WHAT TO DO: Print the whole listing exactly.

▼▼▼

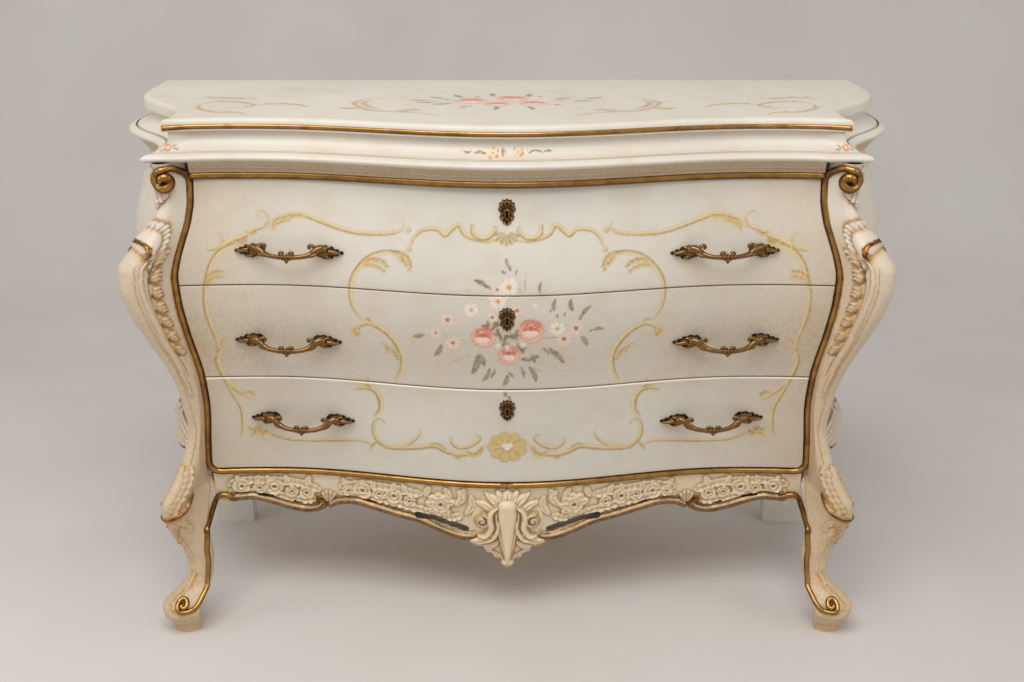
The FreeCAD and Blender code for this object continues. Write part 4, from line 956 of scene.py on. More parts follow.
def drawerFront(number, sheet):
    low, high = drawerRows[number]
    soft, step = frontBoards["softEdge"], frontBoards["spacing"]
    rows = int((high - low) / step)
    inner = np.linspace(low + soft, high - soft, rows)
    z = np.concatenate([[low + 0.05, low + soft * 0.3], inner, [high - soft * 0.3, high - 0.05]])
    edge = smooth(drawerEdges, z)
    if number == 2:
        rise = np.clip(frontBoards["corner"] - (z - low), 0, None)
        edge = edge - (frontBoards["corner"] - np.sqrt(frontBoards["corner"] ** 2 - rise ** 2))
    cols = int(1050 / step)
    u = np.linspace(-1, 1, cols)
    u = np.concatenate([[-1.0, -0.9992], u[1:-1], [0.9992, 1.0]])
    x = u[None, :] * edge[:, None]
    zz = z[:, None] * np.ones(len(u))[None, :]
    y = frontY(x, zz)
    back = np.zeros_like(y)
    back[0] = back[-1] = soft
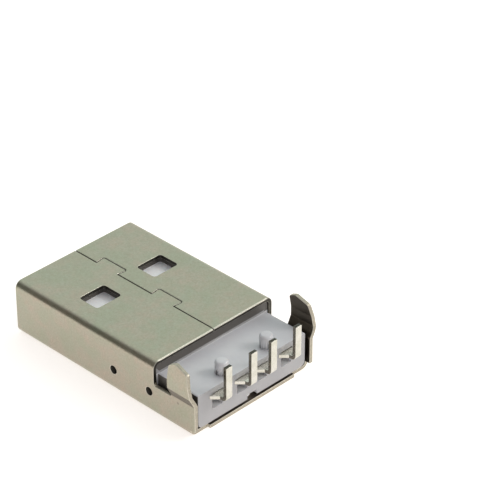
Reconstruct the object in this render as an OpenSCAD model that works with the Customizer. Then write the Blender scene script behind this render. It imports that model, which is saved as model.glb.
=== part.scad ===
// USB-A plug for the edge of a circuit board: a folded sheet-steel shell, one moulded housing and
// four bent contacts. The plug lies on its plain face, with the seam, the solder tails and the two
// board locks upwards. X runs across the width, +Y away from the mouth, Z up. All sizes are in mm,
// and every length along Y is measured from the mouth.

/* [Shell] */
// Width over the side walls
shell_w = 12; // [11.6:0.1:12.6]
// Height over the two broad faces
shell_h = 4.5; // [4.3:0.1:5]
// Thickness of the sheet
sheet_t = 0.3; // [0.2:0.05:0.35]
// Outer radius of the four long bends
bend_r = 0.6; // [0.45:0.05:0.8]
// Length of the face that carries the seam
seam_face_l = 14.7; // [14:0.1:15.2]
// Length of the plain face at its corners
plain_face_l = 18.4; // [18:0.1:18.6]
// Length of the side walls
wall_l = 18.85; // [18.65:0.05:19.2]
// Width of the plain face's rear tab
rear_tab_w = 8.6; // [4:0.2:10]
// Reach of that tab past the corners
rear_tab_out = 0.25; // [0.1:0.05:0.4]
// Bevel inside the mouth
lead_in = 0.12; // [0.05:0.01:0.18]

/* [Latch windows] */
// Size of each window across the plug
window_w = 2.45; // [2:0.05:2.8]
// Size of each window along the plug
window_l = 1.95; // [1.6:0.05:2.2]
// Strip of metal left between the two windows of a face
window_apart = 3.3; // [3:0.1:3.8]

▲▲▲

REPLY TO THE TASK:
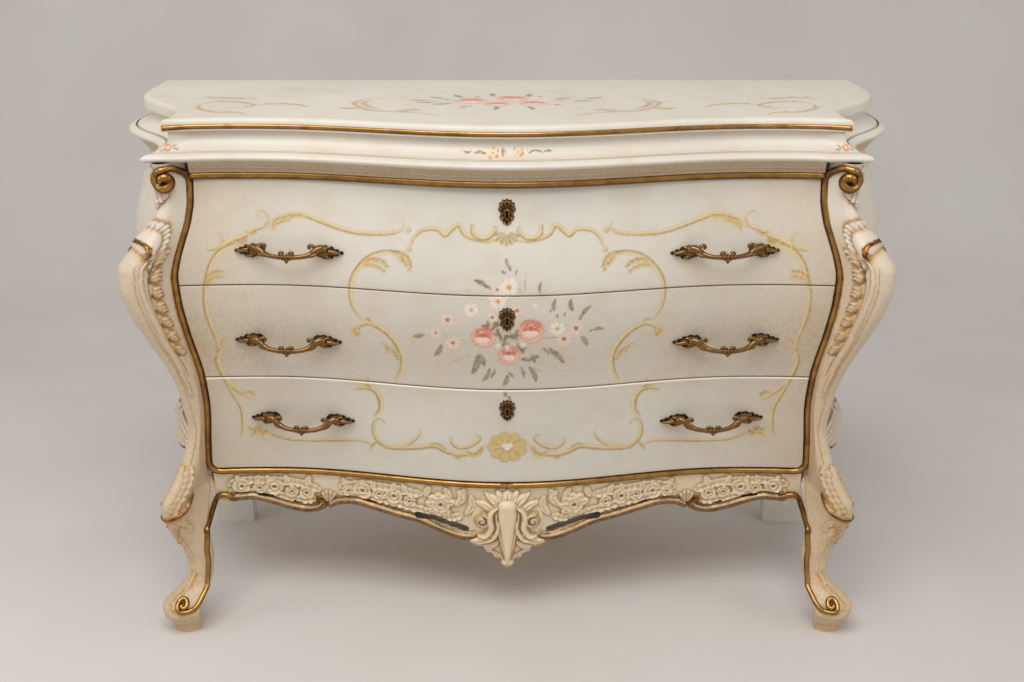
The FreeCAD and Blender code for this object continues. Write part 4, from line 956 of scene.py on. More parts follow.
def drawerFront(number, sheet):
    low, high = drawerRows[number]
    soft, step = frontBoards["softEdge"], frontBoards["spacing"]
    rows = int((high - low) / step)
    inner = np.linspace(low + soft, high - soft, rows)
    z = np.concatenate([[low + 0.05, low + soft * 0.3], inner, [high - soft * 0.3, high - 0.05]])
    edge = smooth(drawerEdges, z)
    if number == 2:
        rise = np.clip(frontBoards["corner"] - (z - low), 0, None)
        edge = edge - (frontBoards["corner"] - np.sqrt(frontBoards["corner"] ** 2 - rise ** 2))
    cols = int(1050 / step)
    u = np.linspace(-1, 1, cols)
    u = np.concatenate([[-1.0, -0.9992], u[1:-1], [0.9992, 1.0]])
    x = u[None, :] * edge[:, None]
    zz = z[:, None] * np.ones(len(u))[None, :]
    y = frontY(x, zz)
    back = np.zeros_like(y)
    back[0] = back[-1] = soft
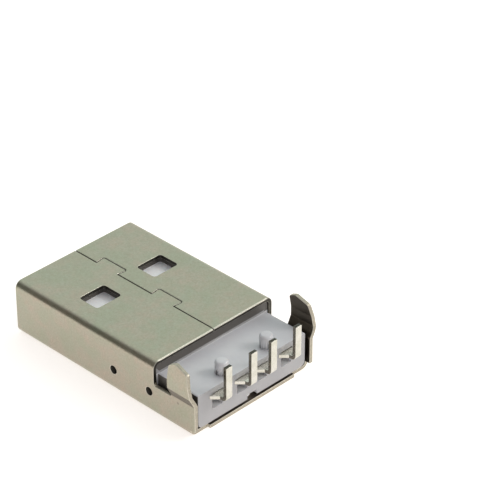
Reconstruct the object in this render as an OpenSCAD model that works with the Customizer. Then write the Blender scene script behind this render. It imports that model, which is saved as model.glb.
=== part.scad ===
// USB-A plug for the edge of a circuit board: a folded sheet-steel shell, one moulded housing and
// four bent contacts. The plug lies on its plain face, with the seam, the solder tails and the two
// board locks upwards. X runs across the width, +Y away from the mouth, Z up. All sizes are in mm,
// and every length along Y is measured from the mouth.

/* [Shell] */
// Width over the side walls
shell_w = 12; // [11.6:0.1:12.6]
// Height over the two broad faces
shell_h = 4.5; // [4.3:0.1:5]
// Thickness of the sheet
sheet_t = 0.3; // [0.2:0.05:0.35]
// Outer radius of the four long bends
bend_r = 0.6; // [0.45:0.05:0.8]
// Length of the face that carries the seam
seam_face_l = 14.7; // [14:0.1:15.2]
// Length of the plain face at its corners
plain_face_l = 18.4; // [18:0.1:18.6]
// Length of the side walls
wall_l = 18.85; // [18.65:0.05:19.2]
// Width of the plain face's rear tab
rear_tab_w = 8.6; // [4:0.2:10]
// Reach of that tab past the corners
rear_tab_out = 0.25; // [0.1:0.05:0.4]
// Bevel inside the mouth
lead_in = 0.12; // [0.05:0.01:0.18]

/* [Latch windows] */
// Size of each window across the plug
window_w = 2.45; // [2:0.05:2.8]
// Size of each window along the plug
window_l = 1.95; // [1.6:0.05:2.2]
// Strip of metal left between the two windows of a face
window_apart = 3.3; // [3:0.1:3.8]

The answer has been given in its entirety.